There is no senator that is not a millionaire, whose wealth derives from their spouse and stocks tips. Bernie’s wife’s millions or Joe Manchin’s wife and daughter yearly million in payout from their coal trading company. And those are the democrats. The republicans have almost naked greed and secret payouts. Policy can’t be passed because this wall of senators who are blocking meaningful, fair change for the poor, are encircling the rich. A third party is needed who can break this iron grip. The illusion of the single politician championing the rights of the poor—Bernie Sanders, Alessandra Cortez—is an illusion, a meek farce, a false hope.
But forcing corrections through stopping racist voting laws and reversing policies that end up targeting race predominantly is the only way to end the separation of the poor.
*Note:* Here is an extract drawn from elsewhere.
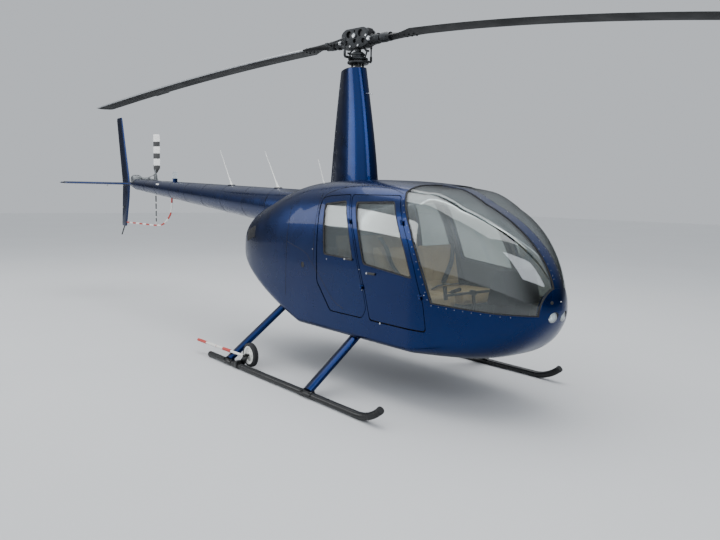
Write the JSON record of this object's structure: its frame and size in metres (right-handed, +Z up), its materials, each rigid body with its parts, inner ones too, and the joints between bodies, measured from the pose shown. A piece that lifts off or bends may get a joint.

Racist tactics are used to divide and will continue to be, and will be successful, as this division is easily visible to the eye, while the division of values is invisible. Seeing two individuals worth collectively over $200 billion dollars eat a hamburger together at McDonalds (Warren Buffet and Bill Gates) presents a picture to whites of hard working whites who achieve greatness because of genius to the average white, while a burger and cherry coke symbols what they do, wear they go. It’s a brilliant PR move by them.
But it is a false image. They both created wealth not by any extreme stroke of intelligence or hard work, but through a series of deals with big financiers that backed their stocks and purchases. Until we tear down the false values embedded in this image and starting seeing the super rich as relatively normal and no more smart or deserving of their wealth then an other college educated person, and show their greed for the evil villainy it is, then we can’t get the poor together untied into a real political force to change the system. Something has to happen, but the only injustice people feel right now is from Black Lives Matter, a movement losing a bit of momentum but not completely. There is collective marching or moral outrage that has consistently worked. A bit marching for $15 dollars an hour, a bit of Wall Street Sucks that fizzled out, some striking here and there. The union busting consulting industry is a $350 million dollar a year and growing business. Only three Starbucks in a Buffalo were unionized. Starbucks spent millions to stop it. But the poor don’t have the time or money to hire good PR agents. The question is how, when. Keep thinking of solutions.